Some Final Beach Metal Detecting Tips
- Don’t disturb the dunes
- Take the trashy targets you find to the trash can
- As in dirt detecting, take a second to smooth or push sand back into the holes you make
- Follow posted rules
- Respect personal space, let the relaxers relax
- Use headphones to keep your beeping to yourself
- On windy days, be careful not to create a cloud of flying sand when you dig
Consider Returns: Consider locating the owner of really valuable personal items, check with the beach/park office or local police.
Upscale Beaches: These may have more interesting, possibly lucrative finds.
Towel Lines: People tend to lay out their towels based on where others have. Try to spot an empty space or two in a towel line and search there.

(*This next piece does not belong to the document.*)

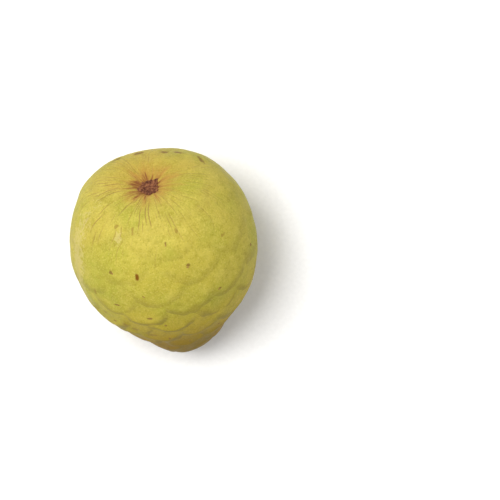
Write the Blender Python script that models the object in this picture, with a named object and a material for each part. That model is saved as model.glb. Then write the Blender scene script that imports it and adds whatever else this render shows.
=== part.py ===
"""A whole cherimoya, as picked, lying on its flank on a small flat spot.

The fruit grew as one piece, so it is one solid. Its own axis runs from the blunt tip to the stem hollow.
In that axis's frame, +Z is the stem end, +X the fruit's right flank and -Y the flank that faces up at rest.
Metres, +Z up, origin under the middle of the fruit on the surface that it lies on, stem end towards +Y.
"""

import math

import bmesh
import bpy
import numpy as np
from mathutils import Matrix

# The smooth body: a heart, as the distance from its middle to the skin in each direction
BODY_RADIUS = 0.0438
OUTLINE = (0.388, 0, 0.030, -0.014)  # shares of the radius, on the cosines of 1 to 4 times the polar angle
RIGHT_FLANK = 0.0205  # how much fuller the right flank is than the left, as shares of the radius
SIDE_PINCH = 0.011  # narrows the sides above the middle and fills them below it
BELLY = 0.090  # the flank that it lies on is fuller than the one on top
DEPTH_SHARE = 0.961  # the fruit is a little less deep than wide

# Its two ends
TIP_LENGTH = 0.0206
TIP_SPREAD = 0.597  # radians
TIP_LEAN = 0.045  # radians, towards the right flank
HOLLOW_DEPTH = 0.0082
HOLLOW_SPREAD = 0.33  # radians
HOLLOW_LEAN = 0.098  # radians, towards the flank on top
STALK_PIT_DEPTH = 0.0018
STALK_PIT_SPREAD = 0.085  # radians

# The scales, each the outer end of one carpel, set in the spiral of a pine cone
SCALE_COUNT = 74
GOLDEN_ANGLE = math.pi * (3 - math.sqrt(5))
FIRST_SCALE = math.radians(168)  # its direction round the stem, from the right flank
SCALE_HEIGHT = 0.0011
SCALE_OVERLAP = 1.18  # a scale's half width as a share of half the spacing
SCALE_FLOOR = 0.25  # the height of a scale's dished middle, as a share of its lower rim
RIM_WIDTH = 0.24  # how far the rim takes to fall, as a share of the half width
SMOOTH_SHOULDER = (0.6, 1.9)  # polar angles between which the scales rise out of the smooth shoulder
SHOULDER_SHARE = 0.20
TIP_RISE = (1.9, 2.8)  # polar angles between which they grow to their height at the tip
TIP_SHARE = 1.30
SCALE_JITTER = 0.10  # how far a scale strays from the spiral, as a share of the spacing
SEED = 14

# How it lies
AXIS_TILT = math.radians(33.4)  # the stem end's height above level
FLAT_SPOT_DEPTH = 0.0019  # how much of the round flank the flat spot takes off

# The mesh
FACES_PER_SIDE = 27  # along each edge of the cube that is rounded into the fruit

SKIN_COLOUR = (0.54, 0.50, 0.10, 1)
SKIN_ROUGHNESS = 0.5


def clear_scene():
    for item in list(bpy.data.objects):
        bpy.data.objects.remove(item)


def skin_material():
    material = bpy.data.materials.new("yellow_green_skin")
    material.use_nodes = True
    shader = material.node_tree.nodes["Principled BSDF"]
    shader.inputs["Base Color"].default_value = SKIN_COLOUR
    shader.inputs["Roughness"].default_value = SKIN_ROUGHNESS
    shader.inputs["Metallic"].default_value = 0
    return material


def bell(distance, spread):
    """1 in the middle, falling to nothing over about twice the spread."""
    return np.exp(-((distance / spread) ** 2))


def ease(low, high, value):
    """0 below low, 1 above high, and smooth between them. It runs down where low is the larger."""
    share = np.clip((value - low) / (high - low), 0, 1)
    return share * share * (3 - 2 * share)


def angle_from(axis, directions):
    return np.arccos(np.clip(directions @ axis, -1, 1))


def body_radius(directions):
    """The smooth body's distance from its middle, for each unit vector."""
    side, up, along = directions[:, 0], -directions[:, 1], directions[:, 2]
    polar = angle_from((0, 0, 1), directions)
    outline = 1 + sum(share * np.cos((n + 1) * polar) for n, share in enumerate(OUTLINE))
    flanks = 1 + RIGHT_FLANK * side - SIDE_PINCH * side**2 * along - BELLY * up
    from_tip = angle_from((math.sin(TIP_LEAN), 0, -math.cos(TIP_LEAN)), directions)
    tip = TIP_LENGTH * bell(from_tip, TIP_SPREAD)
    from_stalk = angle_from((0, -math.sin(HOLLOW_LEAN), math.cos(HOLLOW_LEAN)), directions)
    hollow = HOLLOW_DEPTH * bell(from_stalk, HOLLOW_SPREAD)
    stalk_pit = STALK_PIT_DEPTH * bell(from_stalk, STALK_PIT_SPREAD)
    return BODY_RADIUS * outline * flanks + tip - hollow - stalk_pit


def scale_centres():
    """Unit vectors to the scales, stem end first, each turned by the golden angle from the one before."""
    strays = np.random.default_rng(SEED).uniform(-1, 1, (SCALE_COUNT, 2)) * SCALE_JITTER
    spacing = math.sqrt(4 * math.pi / SCALE_COUNT)
    centres = []
    for n, (along_stray, round_stray) in enumerate(strays * spacing):
        polar = math.acos(1 - 2 * (n + 0.5) / SCALE_COUNT) + along_stray
        azimuth = FIRST_SCALE + n * GOLDEN_ANGLE + round_stray / math.sin(polar)
        centres.append(
            (math.sin(polar) * math.cos(azimuth), math.sin(polar) * math.sin(azimuth), math.cos(polar))
        )
    return np.array(centres)


def scale_height(directions):
    """How far the scales stand out of the smooth body. Each is a dish with a rim, highest towards the tip."""
    half_width = SCALE_OVERLAP * math.sqrt(4 * math.pi / SCALE_COUNT) / 2
    highest = np.zeros(len(directions))
    for centre in scale_centres():
        sideways = np.cross((0, 0, 1), centre)
        sideways /= np.linalg.norm(sideways)
        downwards = np.cross(sideways, centre)
        across = directions @ sideways / half_width
        down = directions @ downwards / half_width
        reach = np.maximum(np.hypot(across, down), 1e-6)
        lower_half = (1 + down / reach) / 2
        rim = SCALE_FLOOR + (1 - SCALE_FLOOR) * reach**2 * lower_half
        height = rim * ease(1 + RIM_WIDTH, 1, reach) * (directions @ centre > 0)
        highest = np.maximum(highest, height)
    polar = angle_from((0, 0, 1), directions)
    rise = SHOULDER_SHARE + (1 - SHOULDER_SHARE) * ease(*SMOOTH_SHOULDER, polar)
    rise += (TIP_SHARE - 1) * ease(*TIP_RISE, polar)
    return SCALE_HEIGHT * rise * highest


def fruit_mesh():
    """A finely divided cube, rounded into a ball and pushed out to the skin, in the frame of its own axis."""
    mesh = bpy.data.meshes.new("cherimoya")
    shape = bmesh.new()
    bmesh.ops.create_cube(shape, size=2)
    bmesh.ops.subdivide_edges(shape, edges=shape.edges, cuts=FACES_PER_SIDE - 1, use_grid_fill=True)
    directions = np.tan(np.array([vertex.co for vertex in shape.verts]) * math.pi / 4)
    directions /= np.linalg.norm(directions, axis=1, keepdims=True)
    distances = body_radius(directions) + scale_height(directions)
    for vertex, direction, distance in zip(shape.verts, directions, distances):
        vertex.co = direction * distance * (1, DEPTH_SHARE, 1)
    shape.to_mesh(mesh)
    shape.free()
    return mesh


def lay_down(mesh):
    """Tips the stem end to its resting height, presses the flat spot and centres the fruit on the origin."""
    mesh.transform(Matrix.Rotation(AXIS_TILT - math.pi / 2, 4, "X"))
    points = np.array([vertex.co for vertex in mesh.vertices])
    lowest, highest = points.min(axis=0), points.max(axis=0)
    middle = (lowest + highest) / 2
    points -= (middle[0], middle[1], lowest[2] + FLAT_SPOT_DEPTH)
    points[:, 2] = np.maximum(points[:, 2], 0)
    mesh.vertices.foreach_set("co", points.ravel())
    mesh.update()


def build_fruit(collection):
    mesh = fruit_mesh()
    lay_down(mesh)
    mesh.shade_smooth()
    mesh.materials.append(skin_material())
    collection.objects.link(bpy.data.objects.new("cherimoya", mesh))


clear_scene()
fruit = bpy.data.collections.new("cherimoya")
bpy.context.scene.collection.children.link(fruit)
build_fruit(fruit)
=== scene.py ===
"""The finished surface of a whole cherimoya, lying on its flank, on a pale floor under soft light.

The fruit is grown in the frame of its own axis and then laid down over the CAD solid, whose smooth body and
spiral of scales it repeats. In that frame +Z is the stem end, +X the right flank, and -Y faces up at rest.
"""

import math

import bmesh
import bpy
import numpy as np
from mathutils import Euler, Matrix, Vector
from mathutils.bvhtree import BVHTree


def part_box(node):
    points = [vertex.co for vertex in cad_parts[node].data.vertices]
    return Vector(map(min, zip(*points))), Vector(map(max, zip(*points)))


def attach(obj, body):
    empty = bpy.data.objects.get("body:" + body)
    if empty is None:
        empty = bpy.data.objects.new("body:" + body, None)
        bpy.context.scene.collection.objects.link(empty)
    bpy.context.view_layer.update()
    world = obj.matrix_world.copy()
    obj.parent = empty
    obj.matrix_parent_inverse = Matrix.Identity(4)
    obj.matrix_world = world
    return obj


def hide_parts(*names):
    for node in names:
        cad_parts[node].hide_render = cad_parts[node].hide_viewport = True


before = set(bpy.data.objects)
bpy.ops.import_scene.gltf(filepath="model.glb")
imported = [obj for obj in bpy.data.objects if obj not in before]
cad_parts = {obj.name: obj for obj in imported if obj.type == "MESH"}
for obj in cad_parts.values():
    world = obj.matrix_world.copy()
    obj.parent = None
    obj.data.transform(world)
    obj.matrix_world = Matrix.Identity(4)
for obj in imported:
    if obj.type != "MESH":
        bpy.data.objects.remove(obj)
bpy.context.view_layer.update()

MM = 0.001

# The smooth body, as in the CAD: the distance from its middle to the skin in each direction
BODY_RADIUS = 43.8 * MM
OUTLINE = (0.388, 0, 0.030, -0.014)  # shares of the radius, on the cosines of 1 to 4 times the polar angle
RIGHT_FLANK = 0.0205
SIDE_PINCH = 0.011
BELLY = 0.090
DEPTH_SHARE = 0.961
TIP_LENGTH = 20.6 * MM
TIP_SPREAD = 0.597
TIP_LEAN = 0.045
HOLLOW_DEPTH = 8.2 * MM
HOLLOW_SPREAD = 0.33
HOLLOW_LEAN = 0.098
STALK_PIT_DEPTH = 1.8 * MM
STALK_PIT_SPREAD = 0.085

# The spiral of scales, as in the CAD
SCALE_COUNT = 74
GOLDEN_ANGLE = math.pi * (3 - math.sqrt(5))
FIRST_SCALE = math.radians(168)
SCALE_SPACING = math.sqrt(4 * math.pi / SCALE_COUNT)  # radians
SCALE_OVERLAP = 1.18
SCALE_HALF_WIDTH = SCALE_OVERLAP * SCALE_SPACING / 2
SCALE_JITTER = 0.10
TIP_RISE = (1.9, 2.8)  # polar angles between which the scales grow to their height at the tip
SEED = 14

# How it lies, as in the CAD
AXIS_TILT = math.radians(33.4)
FLAT_SPOT_DEPTH = 1.9 * MM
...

Be super respective and don’t irritate people. Golden Rule.
Undercut Areas: If you find what looks like a vertical wall of sand, try detecting there. Hit both the vertical face and the area in front of it where the sand fell down and spread out. Be careful not to disturb dunes.
Beach Metal Detecting Safety
Here are some safety tips:
- Be wary of jellyfish and stinging nettles in salt water. They are sometimes hard to see and easy to brush against. You’ll know when you do. Check online for a remedy, but I was always told to bring some meat tenderizer to sprinkle on the welt. It seemed to help.
- Check the weather and leave enough time to get back to your car if lightning is an issue.
- Consider something like a ziptop bag for your phone so you don’t get sand and water on it.
- Dangerous items: be wary of fish hooks and even drug needles. Walking barefoot on the beach these days, or poking around the sand with your hands carries a little risk. Unfortunately, it’s the times we live in. Consider gloves and sandals or water shoes.
- Let someone know where you are and when you plan to return.
- Don’t get yourself in too deep. Know your swimming abilities in case you happen to trip and go under the water.